Où et comment trouver « son » lieu et « ses » oreilles ? Quand il nous arrive d’avoir la poitrine oppressée durablement par des paroles ? Que quelque chose par-delà la volonté se répète, ce que nous appelons communément une addiction, compliquant le lien social, enfermant la personne sur elle-même et son objet d’élection ? Que la colère ou la jalousie, toute la cohorte de nos passions tristes nous gâchent trop souvent la fête ? Que les passages du jour à la nuit et de la nuit au jour se fassent sous le signe du désarroi ? Que la ronde de l’inertie nous arrime plus souvent qu’à notre tour sur place ? Quand il nous arrive de nous sentir seuls même avec les autres, mal dans le lien social familial, amical, professionnel – ou avec soi-même ? Ou assaillis par le doute dès qu’il s’agit de choisir – oui ou non se tenant étrangement la barbichette jusqu’à en être KO – ne sachant plus ce que nous désirons ? Quand ce n’est pas notre corps qui se met à défaillir, toujours au mauvais moment, ou encore l’image de ce dernier qui nous obsède ? Que nous sommes envahis de pensées morbides ou d’un je ne sais quoi d’indiscernable mais angoissant avec un idéal du moi autonome dévastateur ? Que nous nous pensons fou ou folle ? Qu’un deuil se fasse éternité, une rupture, condamnation ? Qu’un enfant prenne toute la place dans une fratrie, qu’il aille mal, que des parents éprouvent de la culpabilité, que le fiasco s’invite là où pourtant nous avions rêvé harmonie ? Que l’angoisse, ce suprême affect du sujet, se lie à l’âge, à la mort ou aux maladies ? La peur ou « le stress » s’éprouvent et se disent, devant la maladie, la vraie, et les souffrances morales qui l’accompagnent souvent. 
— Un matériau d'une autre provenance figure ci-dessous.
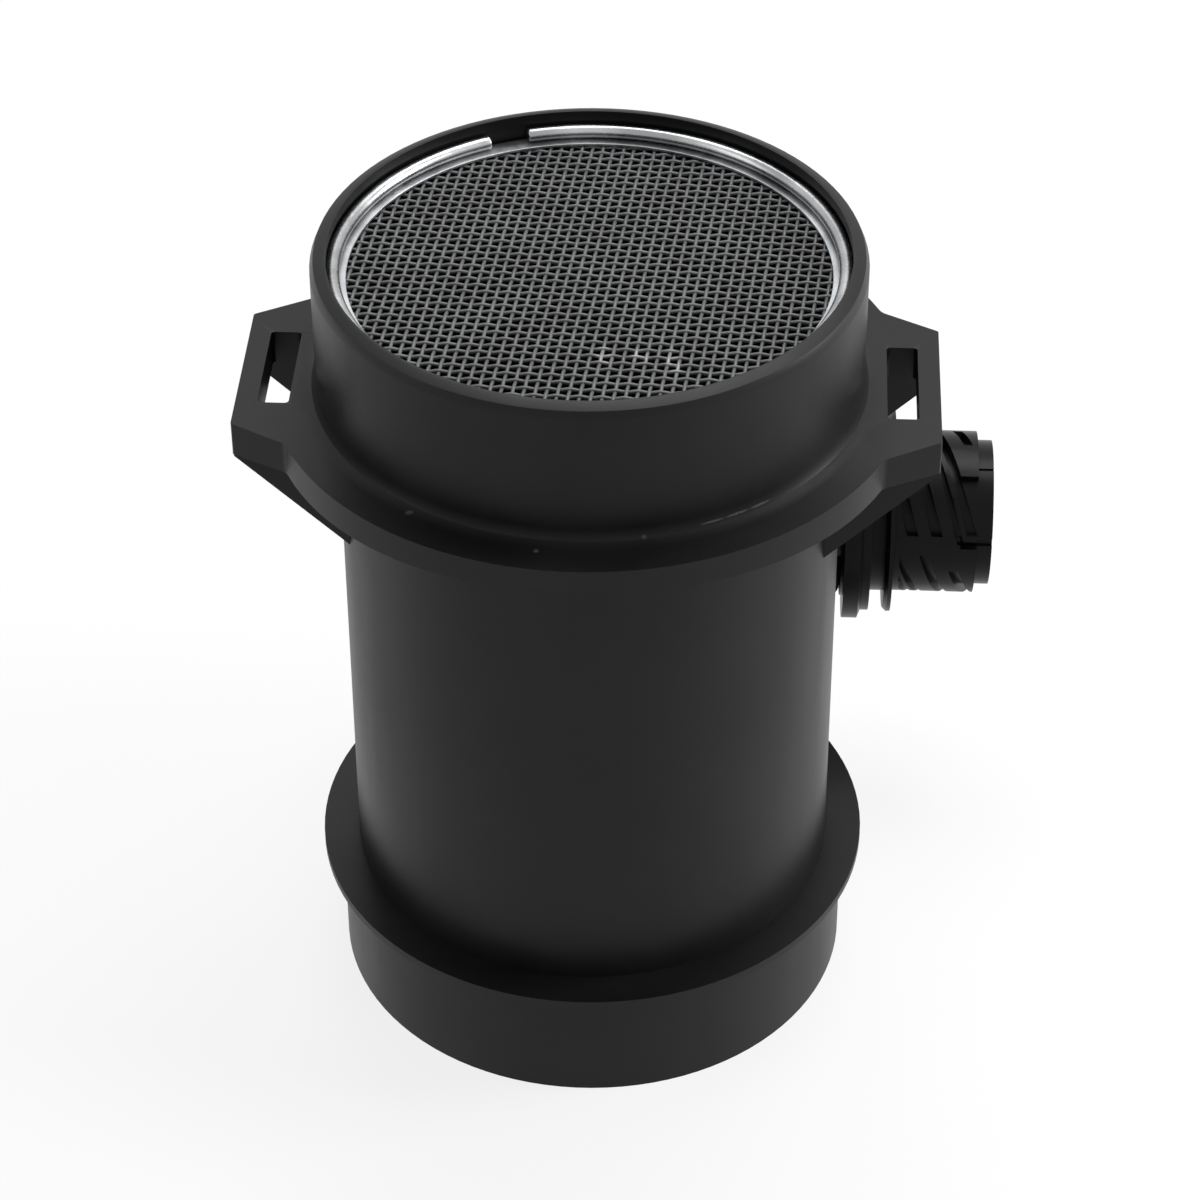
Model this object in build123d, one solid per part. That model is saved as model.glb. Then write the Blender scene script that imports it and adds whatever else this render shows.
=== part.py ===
from build123d import *
import math
import os

os.makedirs("parts", exist_ok=True)

# Frame
# Millimetres. The origin is the centre of the outlet end face. +Z runs up the
# tube to the inlet, +X points to the ear above the connector, and -Y is the
# front, away from the sensor module.

# Measuring tube
tube_radius = 41.5
tube_wall = 3.0
bore_radius = tube_radius - tube_wall
spigot_step = 3.0
spigot_radius = tube_radius + spigot_step
spigot_height = 22.4
spigot_wall = 3.2
bead_reach = 6.25
bead_radius = tube_radius + bead_reach
bead_height = 1.4
outlet_step_height = 20.0
collar_step = 3.1
collar_radius = tube_radius + collar_step
collar_edge_rounding = 2.0
collar_edge_facets = 2

# Clip flange with its two ears
flange_width = 7.4
flange_radius = collar_radius + flange_width
flange_top = 119.0
flange_thickness = 3.7
flange_root_rounding = 2.6
flange_root_facets = 2
underside_fall = 2.4
ear_length = 5.0
ear_reach = flange_radius + ear_length
ear_half_width = 15.7
ear_tip_rounding = 0.6
knee_run = 8.8
knee_x = ear_reach - knee_run
knee_half_width = 20.6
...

Voici un aperçu non exhaustif de nos boiteries, bizarreries, plus ou moins symptomatiques, angoissantes ou inhibitrices, pour le dire avec Freud, comme du cortège de nos passions tristes pour le dire avec Spinoza, mais aussi de nos maladies organiques que nous remettons aux mains de la médecine, et volontiers aux impressionnants progrès de la science et la technique dans le traitement de ces dernières, qui nous affectent néanmoins chacun singulièrement, selon nos couleurs subjectives. 
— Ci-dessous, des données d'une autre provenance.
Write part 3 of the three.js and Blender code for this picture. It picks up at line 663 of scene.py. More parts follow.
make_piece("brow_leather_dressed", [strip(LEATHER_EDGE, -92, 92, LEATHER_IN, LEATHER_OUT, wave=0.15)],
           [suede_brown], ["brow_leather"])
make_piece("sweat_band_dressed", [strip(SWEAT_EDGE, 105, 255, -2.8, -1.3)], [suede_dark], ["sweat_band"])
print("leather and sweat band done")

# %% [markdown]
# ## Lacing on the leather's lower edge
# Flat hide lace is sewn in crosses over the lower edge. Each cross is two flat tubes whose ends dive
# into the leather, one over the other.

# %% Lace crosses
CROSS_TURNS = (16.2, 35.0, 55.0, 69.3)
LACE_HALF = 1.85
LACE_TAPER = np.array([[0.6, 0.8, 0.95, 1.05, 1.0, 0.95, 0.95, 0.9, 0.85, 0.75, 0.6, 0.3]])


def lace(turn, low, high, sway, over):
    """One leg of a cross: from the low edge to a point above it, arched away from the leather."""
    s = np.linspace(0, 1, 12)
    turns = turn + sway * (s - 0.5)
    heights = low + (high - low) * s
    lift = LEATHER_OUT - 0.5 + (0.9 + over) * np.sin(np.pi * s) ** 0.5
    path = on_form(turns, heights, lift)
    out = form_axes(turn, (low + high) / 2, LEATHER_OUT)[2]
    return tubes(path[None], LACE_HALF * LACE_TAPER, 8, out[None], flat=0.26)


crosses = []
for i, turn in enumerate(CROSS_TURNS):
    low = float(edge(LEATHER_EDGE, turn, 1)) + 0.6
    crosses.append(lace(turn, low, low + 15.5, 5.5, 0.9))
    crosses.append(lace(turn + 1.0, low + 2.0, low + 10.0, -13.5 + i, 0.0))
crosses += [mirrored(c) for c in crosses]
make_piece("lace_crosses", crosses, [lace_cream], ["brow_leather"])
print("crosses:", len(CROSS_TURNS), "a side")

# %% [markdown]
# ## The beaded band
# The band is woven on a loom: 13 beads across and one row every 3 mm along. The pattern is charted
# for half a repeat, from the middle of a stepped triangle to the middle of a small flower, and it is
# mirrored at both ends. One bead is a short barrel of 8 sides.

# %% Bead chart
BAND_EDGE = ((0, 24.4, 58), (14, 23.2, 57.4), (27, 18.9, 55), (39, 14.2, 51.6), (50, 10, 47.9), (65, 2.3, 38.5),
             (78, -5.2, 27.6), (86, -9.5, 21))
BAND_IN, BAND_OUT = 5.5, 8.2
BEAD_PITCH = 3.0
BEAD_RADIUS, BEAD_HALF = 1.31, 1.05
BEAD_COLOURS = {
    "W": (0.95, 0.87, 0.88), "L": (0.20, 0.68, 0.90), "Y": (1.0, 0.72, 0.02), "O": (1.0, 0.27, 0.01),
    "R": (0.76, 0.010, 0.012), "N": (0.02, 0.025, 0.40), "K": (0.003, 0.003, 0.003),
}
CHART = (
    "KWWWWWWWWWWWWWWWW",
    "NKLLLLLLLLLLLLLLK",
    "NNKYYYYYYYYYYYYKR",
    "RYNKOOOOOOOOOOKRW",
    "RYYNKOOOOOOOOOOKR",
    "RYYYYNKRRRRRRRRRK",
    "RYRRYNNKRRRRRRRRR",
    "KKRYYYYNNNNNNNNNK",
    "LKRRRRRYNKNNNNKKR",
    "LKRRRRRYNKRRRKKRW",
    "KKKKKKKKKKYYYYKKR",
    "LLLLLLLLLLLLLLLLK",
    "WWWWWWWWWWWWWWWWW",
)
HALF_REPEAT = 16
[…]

Qui aime être alors renvoyé à ce qui dans l’imp-r-udence du discours courant prédique sur nos supposés faiblesses, fautes, manques de volonté, « dingueries », quand souvent nous ne savons pas nous-mêmes ce qui vient nous faire trébucher, et que gît une douleur subjective qui n’a jamais pu se dire, ni être entendue en retour ? Et pour laquelle le temps, le temps subjectif précisément, est un partenaire incontestable ? Et quand glissent sur vous, comme l’eau sur les plumes d’un canard les discours feel good, de développement personnel, qui ont d’ailleurs envahi les médias de masse ? Que l’identification à une communauté sur le partage de traits communs vous laisse malgré tout mal avec vous-même, à la marge ? Et enfin quand les mots de vos proches qui se veulent pourtant bienveillants ne suffisent jamais à remplir le manque constitutif de votre existence ou finissent par vous hérisser le poil ? 


C’est d’un « psy » que nous sommes alors en quête, d’un lieu à soi, d’une oreille à soi pour nous entendre. 
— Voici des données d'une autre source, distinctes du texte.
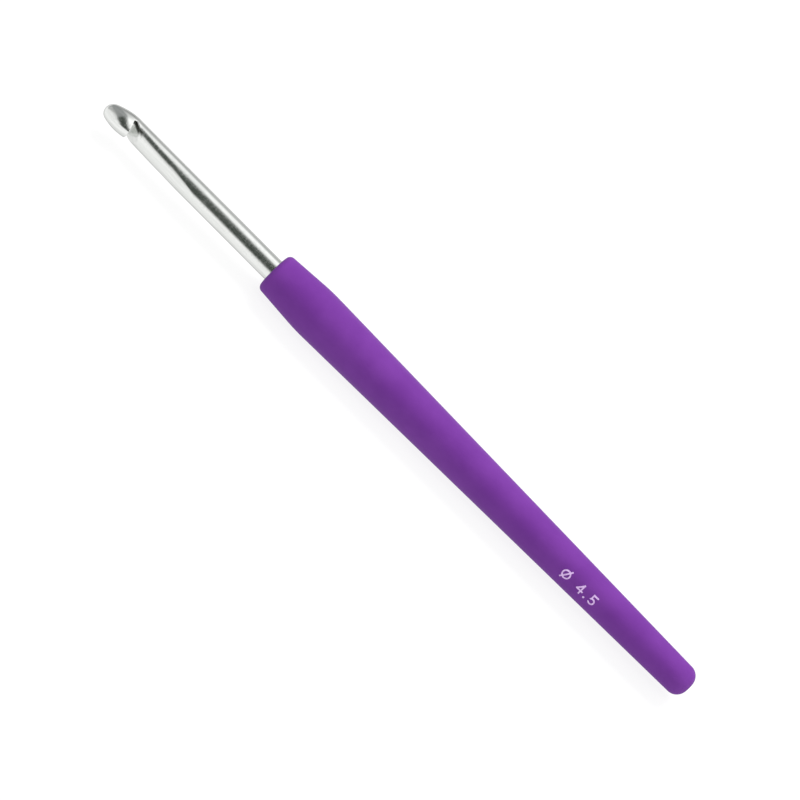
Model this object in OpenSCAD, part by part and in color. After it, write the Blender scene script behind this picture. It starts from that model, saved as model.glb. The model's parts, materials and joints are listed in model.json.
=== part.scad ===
// Crochet hook: an aluminium rod with a bullet head, in a moulded two-layer handle.
// It lies along X, with its head towards -X, its throat facing -Y and its widest part on Z = 0.
// Sizes are in millimetres. "from the tip" and "from the front" are distances along the tool's axis.

/* [Tool] */
// Length of the whole tool, from the tip to the end of the handle
total_len = 150; // [140:1:155]
// Diameter of the shaft, which is the size of the hook
shaft_d = 4.5; // [4:0.1:4.7]
// Length of the metal that stands out of the handle
reach = 42.6; // [36:0.2:50]

/* [Head] */
// Radius of the rounded tip
tip_r = 1.78; // [1.5:0.02:1.9]
// Diameter of the head at its widest
head_d = 4.62; // [4.54:0.02:4.7]
// Distance of the head's widest point from the tip
head_at = 4.7; // [4.4:0.1:5.2]
// Distance from the tip to the back plane of the head
head_len = 6.4; // [6.2:0.1:6.6]
// Lean of the head towards the throat, in degrees
head_lean = 5; // [3:0.5:5.5]

/* [Throat] */
// Radius of the throat's rounded floor
throat_r = 0.36; // [0.3:0.02:0.44]
// Distance of the throat's floor from the tip
throat_at = 5.9; // [5.8:0.05:6]
// Depth of the throat's floor past the axis of the shaft, less than zero where it stops short
throat_depth = -0.05; // [-0.2:0.05:0.2]
// Distance of the lip's back edge from the tip
lip_at = 6.45; // [6.3:0.05:6.5]
// Distance from the tip to the rear wall of the throat, well outside its mouth
mouth_at = 12; // [9:0.1:13]

/* [Neck] */
// Distance from the tip to where the pressed neck reaches full diameter
neck_len = 24; // [20:0.5:26]
// Radius of the long curve of the pressed face
neck_sweep_r = 165; // [140:5:180]
// Radius of the pressed face across the shaft
neck_cross_r = 4; // [3:0.1:5]

/* [Handle] */
// Diameter of the handle at its widest
crest_d = 9.74; // [9.4:0.02:11]
// Distance of the widest point from the front of the handle
crest_at = 11.5; // [9:0.1:14]
// Radius of the curve over the widest point
swell_r = 45; // [30:5:70]
// Slope of the cone in front of the widest point, in degrees
front_slope = 4; // [3:0.25:5]
// Slope of the taper towards the tail, in degrees
taper = 1.06; // [0.8:0.02:1.14]
// Rounding of the front edge
front_round = 1.1; // [0.8:0.1:1.5]
// Rounding of the tail
tail_round = 2.4; // [1.8:0.1:2.5]

/* [Inside the handle] */
// Thickness of the soft sleeve over the core
sleeve_wall = 1.3; // [1:0.1:1.4]
// Thickness of the soft wall in front of the core
front_wall = 2; // [1.8:0.1:3]
// Thickness of the soft wall behind the core
tail_wall = 4; // [3:0.5:6]
// Length of the rod inside the handle
tang_len = 46; // [44:1:50]
// Depth of the rings that lock the pieces together
lock_depth = 0.4; // [0.3:0.05:0.5]

/* [Size mark] */
// Height of the figures
mark_h = 2.1; // [1.5:0.1:2.3]
// Width of the printed lines
mark_line = 0.3; // [0.2:0.02:0.34]
// Thickness of the ink
ink = 0.05; // [0.04:0.01:0.08]
// Distance of the mark's middle from the front of the handle
mark_at = 80.6; // [60:0.2:90]
// Turn of the mark about the handle, from the top towards the throat side, in degrees
mark_turn = 65; // [0:5:90]

/* [Hidden] */
$fn = 96;

shaft_r = shaft_d / 2;
crest_r = crest_d / 2;
handle_len = total_len - reach;
tip_x = -total_len / 2;
front_x = tip_x + reach;

// The head's side is one arc that runs smoothly into the rounded tip.
head_r = head_d / 2;
head_rise = head_at - tip_r;
head_side_r = (head_r * head_r + head_rise * head_rise - tip_r * tip_r) / (2 * (head_r - tip_r));
tip_join = tip_r - tip_r * head_rise / (head_side_r - tip_r);

// The throat's two walls leave its round floor a hair inside the tangents, so that they cross it.
throat_mid = throat_depth - throat_r;
wall_r = 0.97 * throat_r;
past_head = 1;
mouth_y = -head_r - past_head;
lip_y = -head_r;
lip_reach = 1.4;

// The pressed face starts a little outside the shaft, so that the two surfaces cross cleanly.
neck_start = 0.02;
neck_draft = 0.02;
neck_arc = 14;
head_overlap = 0.1;

// Each round stretch meets the cone or the taper where it has the same slope. The straight stretches run
// a hair inside the round ones, and the round ones go on past the join, so that the two cross.
join_drop = 0.005;
round_past = 0.3;
swell_past = 1.5;
cone_join = crest_at - swell_r * sin(front_slope);
cone_join_r = crest_r - swell_r * (1 - cos(front_slope)) - join_drop;
swell_join = crest_at + swell_r * sin(taper);
swell_join_r = crest_r - swell_r * (1 - cos(taper)) - join_drop;
front_mid_r = cone_r(front_round) - front_round / cos(front_slope) + join_drop;
front_join = front_round * (1 - sin(front_slope));
tail_mid_at = handle_len - tail_round;
tail_mid_r = taper_r(tail_mid_at) - tail_round / cos(taper) + join_drop;
tail_join = tail_mid_at + tail_round * sin(taper);

// The core follows the inside of the sleeve.
core_end = handle_len - tail_wall;
core_front_r = shaft_r + 0.75;
core_ring_w = 2.5;
core_ring_pitch = 12;
core_ring_first = 14;
window_r = 0.9;
window_first = 58;
window_pitch = 12;

// Rings and flats on the tang.
seal_at = 0.6;
seal_w = 1;
tang_ring_w = 3;
tang_rings = [8, 16, 24];
flat_from = 34;
flat_w = 10;
flat_half = 1.75;
tang_chamfer = 0.5;
tang_lead = 0.6;
tang_end_r = shaft_r - 0.02;

// Radius of the cone's outside at a distance from the front of the handle.
function cone_r(at) = cone_join_r - (cone_join - at) * tan(front_slope);

// Radius of the taper's outside at a distance from the front of the handle.
function taper_r(at) = swell_join_r - (at - swell_join) * tan(taper);

// Unit vector at an angle in the XY plane.
function heading(a) = [cos(a), sin(a)];

// Direction, from a circle's centre, of the point where a tangent through p touches it.
function touch(c, r, p, side) =
    let (d = p - c)
    atan2(d.y, d.x) + side * acos(r / norm(d));

// Turns a profile of radius and distance into a body along X that starts at x.
module along_x(x) {
    translate([x, 0, crest_r])
        rotate([0, 90, 0])
            rotate_extrude()
                children();
}

// A strip of the profile plane between two distances.
module strip(from, to, width) {
    translate([0, from])
        square([width, to - from]);
}

module head_profile() {
    intersection() {
        translate([0, tip_r])
            circle(tip_r);
        strip(0, tip_join, head_r);
    }
    intersection() {
        translate([head_r - head_side_r, head_at])
            circle(head_side_r, $fn = 360);
        strip(tip_join, head_len, head_r);
    }
}

// The bullet head leans towards the throat about its back plane.
module head() {
    lean_x = tip_x + head_len;
    translate([lean_x, 0, 0])
        rotate([0, 0, head_lean])
            translate([-lean_x, 0, 0])
                along_x(tip_x)
                    head_profile();
}

// The round floor and the two walls are separate cutters, one after the other.
module throat_floor() {
    translate([tip_x + throat_at, throat_mid, crest_r])
        cylinder(h = crest_d, r = throat_r, center = true);
}

module throat_mouth() {
    floor_mid = [throat_at, throat_mid];
    lip_far = floor_mid + lip_reach * ([lip_at, lip_y] - floor_mid);
    rear_far = [mouth_at, mouth_y];
    lip_touch = floor_mid + wall_r * heading(touch(floor_mid, wall_r, lip_far, -1));
    rear_touch = floor_mid + wall_r * heading(touch(floor_mid, wall_r, rear_far, 1));
    translate([tip_x, 0, 0])
        linear_extrude(crest_d)
            polygon([floor_mid, lip_touch, lip_far, rear_far, rear_touch]);
}

// What the press leaves of the throat side of the neck.
module neck_press() {
    block_len = neck_len - head_len;
    sweep_mid = neck_sweep_r - shaft_r - neck_start;
    difference() {
        translate([tip_x + throat_at, -crest_d, 0])
            cube([block_len, crest_d, crest_d]);
        translate([tip_x + neck_len, sweep_mid, crest_r])
            rotate([0, 0, 180 + 90 - neck_arc])
                rotate_extrude(angle = neck_arc * 2, $fn = 720)
                    translate([neck_sweep_r - neck_cross_r, 0])
                        circle(neck_cross_r);
    }
}

// A ring-shaped cutter round a rod of radius r.
module ring(x, width, r, depth) {
    along_x(x)
        translate([r - depth, 0])
            square([depth + 1, width]);
}

// The neck is drawn out a hair thinner by the press, and the tang has a hair of draft for its mould.
// The true cylinder is the stretch between them.
module rod() {
    start = head_len - head_overlap;
    end = reach + tang_len;
    along_x(tip_x)
        polygon([
            [0, start],
            [shaft_r - neck_draft, start],
            [shaft_r, neck_len],
            [shaft_r, reach - tang_lead],
            [tang_end_r, end - tang_chamfer],
            [tang_end_r - tang_chamfer, end],
            [0, end]
        ]);
}

module tang_cuts() {
    ring(front_x + seal_at, seal_w, shaft_r, lock_depth);
    for (at = tang_rings)
        ring(front_x + at, tang_ring_w, shaft_r, lock_depth);
    for (side = [-1, 1])
        translate([front_x + flat_from, -shaft_d / 2, crest_r + side * (flat_half + 1) - 1])
            cube([flat_w, shaft_d, 2]);
}

module hook_shaft() {
    color("silver")
        difference() {
            union() {
                head();
                rod();
            }
            throat_floor();
            throat_mouth();
            neck_press();
            tang_cuts();
        }
}

module core_profile() {
    polygon([
        [0, front_wall],
        [core_front_r, front_wall],
        [crest_r - sleeve_wall, crest_at],
        [taper_r(core_end) - sleeve_wall, core_end],
        [0, core_end]
    ]);
}

// The core with its rings and windows, and no hole for the tang yet.
module core_body() {
    ring_count = floor((core_end - core_ring_first) / core_ring_pitch);
    difference() {
        along_x(front_x)
            core_profile();
        for (i = [0:ring_count - 1]) {
            at = core_ring_first + i * core_ring_pitch;
            ring(front_x + at, core_ring_w, taper_r(at) - sleeve_wall, lock_depth);
        }
        for (i = [0:2])
            translate([front_x + window_first + i * window_pitch, 0, crest_r])
                rotate([90 * (i % 2), 0, 0])
                    cylinder(h = crest_d, r = window_r, center = true);
    }
}

module handle_core() {
    color("dimgray")
        difference() {
            core_body();
            hook_shaft();
        }
}

module handle_profile() {
    intersection() {
        translate([front_mid_r, front_round])
            circle(front_round);
        strip(0, front_join + round_past, crest_r);
    }
    strip(0, front_join, front_mid_r);
    polygon([
        [0, front_join],
        [cone_r(front_join), front_join],
        [cone_join_r, cone_join],
        [0, cone_join]
    ]);
    intersection() {
        translate([crest_r - swell_r, crest_at])
            circle(swell_r, $fn = 1440);
        strip(cone_join - swell_past, swell_join + swell_past, crest_r);
    }
    polygon([
        [0, swell_join],
        [swell_join_r, swell_join],
        [taper_r(tail_join), tail_join],
        [0, tail_join]
    ]);
    intersection() {
        translate([tail_mid_r, tail_mid_at])
            circle(tail_round);
        strip(tail_join - round_past, handle_len, crest_r);
    }
    strip(tail_join, handle_len, tail_mid_r);
}

module grip_sleeve() {
    color([0.45, 0.23, 0.59])
        difference() {
            along_x(front_x)
                handle_profile();
            core_body();
            hook_shaft();
        }
}

// A printed line from a to b.
module stroke(a, b) {
    d = b - a;
    translate(a)
        rotate(atan2(d.y, d.x))
            translate([-mark_line / 2, -mark_line / 2])
                square([norm(d) + mark_line, mark_line]);
}

module diameter_sign() {
    half = mark_h / 2;
    ring_r = 0.38 * mark_h;
    difference() {
        circle(ring_r + mark_line / 2);
        circle(ring_r - mark_line / 2);
    }
    stroke([-0.62 * half, -half], [0.62 * half, half]);
}

module four() {
    half = mark_h / 2 - mark_line / 2;
    stroke([0.3 * half, -half], [0.3 * half, half]);
    stroke([0.3 * half, half], [-0.7 * half, -0.35 * half]);
    stroke([-0.7 * half, -0.35 * half], [0.7 * half, -0.35 * half]);
}

module point() {
    translate([0, -mark_h / 2 + 0.7 * mark_line])
        circle(0.7 * mark_line);
}

module five() {
    half = mark_h / 2 - mark_line / 2;
    bowl_r = 0.6 * half;
    stroke([-0.45 * half, half], [0.55 * half, half]);
    stroke([-0.45 * half, half], [-0.45 * half, bowl_r - 0.4 * half]);
    translate([-0.1 * half, bowl_r - half])
        difference() {
            circle(bowl_r + mark_line / 2);
            circle(bowl_r - mark_line / 2);
            translate([-2 * mark_h, -0.45 * bowl_r])
                square([2 * mark_h, 0.9 * bowl_r]);
        }
}

// The mark shows the shaft's diameter in plain figures.
module mark_outline() {
    step = 0.95 * mark_h;
    translate([-1.95 * step, 0])
        diameter_sign();
    translate([-0.1 * step, 0])
        four();
    translate([0.62 * step, 0])
        point();
    translate([1.45 * step, 0])
        five();
}

// The layer of ink lies on the taper, so it is the figures cut out of a thin cone.
module size_mark() {
    half_len = 3 * mark_h;
    from = mark_at - half_len;
    to = mark_at + half_len;
    color([0.83, 0.78, 0.88])
        intersection() {
            along_x(front_x)
                polygon([
                    [taper_r(from), from],
                    [taper_r(from) + ink, from],
                    [taper_r(to) + ink, to],
                    [taper_r(to), to]
                ]);
            translate([front_x + mark_at, 0, crest_r])
                rotate([mark_turn, 0, 0])
                    linear_extrude(crest_d)
                        mark_outline();
        }
}

hook_shaft();
handle_core();
grip_sleeve();
size_mark();
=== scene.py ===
"""A crochet hook: an aluminium rod with a bullet head, in a purple soft-touch handle.

Lengths are in metres unless a name or a comment says millimetres. The tool lies along X with its tip
towards -X, its throat facing -Y, and its handle on the floor at Z = 0.
"""

import json
import math

import bmesh
import bpy
import numpy as np
from mathutils import Matrix, Vector


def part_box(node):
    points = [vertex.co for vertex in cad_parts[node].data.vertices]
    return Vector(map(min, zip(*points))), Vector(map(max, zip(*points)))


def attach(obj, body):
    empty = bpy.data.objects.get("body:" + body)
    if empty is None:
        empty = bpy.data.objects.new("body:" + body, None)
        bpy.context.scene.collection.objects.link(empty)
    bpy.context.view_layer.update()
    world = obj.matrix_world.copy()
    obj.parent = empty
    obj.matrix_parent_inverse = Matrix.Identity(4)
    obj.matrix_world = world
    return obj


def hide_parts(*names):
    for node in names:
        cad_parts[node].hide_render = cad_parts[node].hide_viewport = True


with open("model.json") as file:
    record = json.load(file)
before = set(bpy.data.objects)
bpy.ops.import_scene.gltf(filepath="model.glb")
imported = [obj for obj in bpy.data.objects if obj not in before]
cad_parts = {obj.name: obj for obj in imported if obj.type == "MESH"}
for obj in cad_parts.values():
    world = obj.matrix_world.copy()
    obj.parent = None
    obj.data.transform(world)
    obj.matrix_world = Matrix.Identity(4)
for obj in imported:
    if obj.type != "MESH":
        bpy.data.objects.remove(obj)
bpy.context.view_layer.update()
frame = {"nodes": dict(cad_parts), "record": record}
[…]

Aussi pour en trouver un-e qui convienne, la liberté de choisir son « psy » demeure-t-elle fondamentale aujourd’hui et demain, comme, pour le futur « psy », la liberté de pouvoir choisir sa formation. Et, pour ce faire, autant être informé de ce que derrière les titres de psy, il est possible ou pas de rencontrer, comme discours et approches aussi bien pour celle ou celui qui souhaite le devenir, que pour celle ou celui qui le consulte.


Que cet ouvrage s’adresse à des étudiants en psychologie ne fait aucun doute, mais aussi à toutes celles et ceux qui ont à souffrir d’une volée de mots les ayant marqués au fer rouge, 

à tout lecteur in fine qui a l’idée que la parole a des pouvoirs… à même d’écarter la santé, telle que l’OMS la définit comme « un état complet de bien-être physique, mental et social », précisant qu’il « ne consiste pas seulement en une absence de maladie ou d’infirmité », et d’aller au-delà du bien-être supposé harmonieux évoqué non sans ironie par le trio, à partir du discours du médecin Erixymaque, dans Le Banquet de Platon. 


[1]  Albert S., Colombel-Plouzennec A., Georges-Lambrichs N., Psychologues sur le qui-vive, Nîmes, Champ Social, Col. Tag, 2024. 

[2]  Benjamin W., « Expérience et pauvreté », Œuvres, I. II., Paris, Gallimard, 2000, p. 365.